Realism loves verdicts. It uses the past as evidence and patterns as prophecy. It convinces you that caution is wisdom and hesitation is intelligence, then keeps you obedient.
Strategic delusion refuses to wait for certainty. It’s leadership. It’s choosing to stop granting authority to conditions produced by an old identity. It says, “I will not let what is decide who I am becoming.”
And yes, people will call it delusional. Let them. That label is just social gravity trying to pull you back to the average. The average is where dreams go to die. You don’t need approval to change. You need repetition. You need consistency.

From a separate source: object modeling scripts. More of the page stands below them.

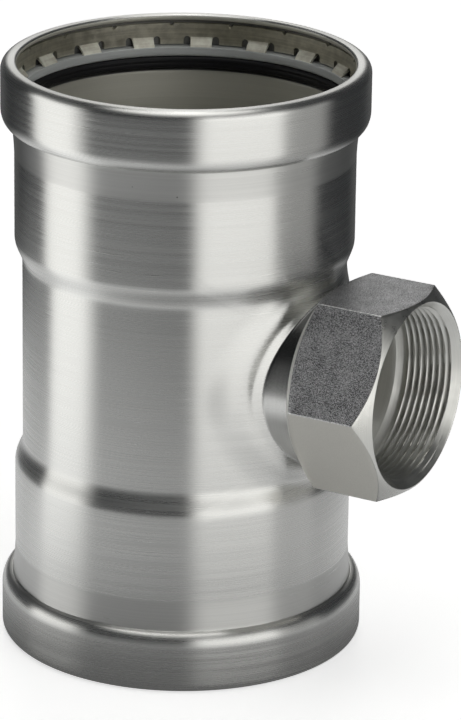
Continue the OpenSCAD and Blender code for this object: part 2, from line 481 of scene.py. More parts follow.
def turned_steel(name, steel, roughness, strength=0.3, metal=1.0):
    """Steel turned about the branch's centre line, with fine tool marks."""
    material, tree, at = new_material(name)
    lines = streaks(tree, at, (3800, 60, 60))
    rough = ramp(tree, noise(tree, at, 220), 0.3, 0.7, roughness * 0.85, roughness * 1.2)
    return finished(material, tint(tree, lines, *shades(steel, 0.9, 1.08)), metal, rough,
                    Normal=bumps(tree, (lines, strength, 0.00002)))


def burred_edge_highlight(steel):
    """The bright, slightly ragged line along an edge between two flats: burred steel, made lighter
    and more diffuse as a painted highlight.
    """
    material, tree, at = new_material("burred_edge_highlight")
    chips = noise(tree, at, 1300, 2.0, 0.7)
    base = tint(tree, ramp(tree, chips, 0.42, 0.58), shade(steel, 1.1), (0.95, 0.95, 0.94, 1))
    return finished(material, base, 0.6, 0.35, Normal=bumps(tree, (chips, 0.8, 0.0002)))


def spring_steel(name, steel, roughness, metal):
    """Satin strip with streaks along the ring, rubbed bright in places."""
    material, tree, at = new_material(name)
    rub = times(tree, ramp(tree, noise(tree, at, 700, 2.0, 0.6, 1.5), 0.60, 0.70),
                ramp(tree, noise(tree, at, 40, 1.0), 0.5, 0.62))
    mix = times(tree, streaks(tree, at, (30, 30, 1500), 3.0, 0.6), 0.5,
                times(tree, noise(tree, at, 330, 3.0, 0.6), 0.5))
    base = tint(tree, ramp(tree, mix, 0.35, 0.65), *shades(steel, 0.82, 1.14))
    base = tint(tree, times(tree, rub, 0.6), base, shade(steel, 2.2))
    rough = times(tree, rub, -0.12,
                  ramp(tree, mix, 0.3, 0.7, roughness * 0.85, roughness * 1.2))
    return finished(material, base, metal, rough,
                    Normal=bumps(tree, (mix, 0.25, 0.00006), (rub, 0.5, 0.0001)))


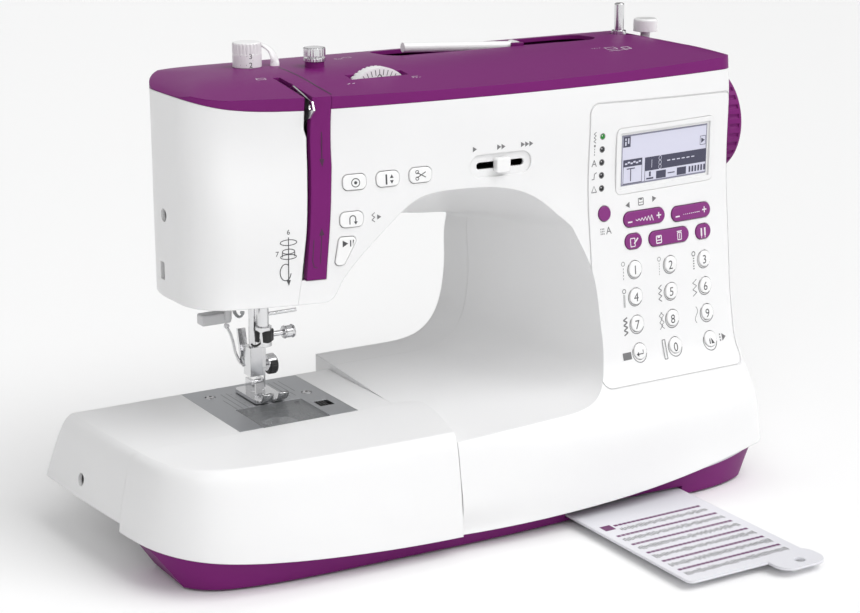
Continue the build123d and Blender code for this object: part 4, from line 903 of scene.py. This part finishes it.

You need to keep choosing the new baseline until it stops feeling like performance and starts feeling like you.
That stance changes behaviour before it changes results. You stop chasing and forcing. You act differently because you are different.
Identity shifts are subtle at first. Quieter reactions. Less urgency. Cleaner decisions. Fewer emotional spikes. You stop obsessing over timelines and scanning for proof. Coherence replaces frantic effort.
Once coherence becomes dominant, reality has no choice but to respond. Not magically, mechanically. Opportunities appear because you notice them. People respond because you’re no longer braced. Money flows differently because your behaviour stops contradicting abundance.
You are not blocked. You are rehearsed. And whatever you rehearse becomes your life.
So be delusional on purpose. Refuse the identity your past trained you into. Move before certainty arrives. Reality does not respond to wishes. It responds to your baseline.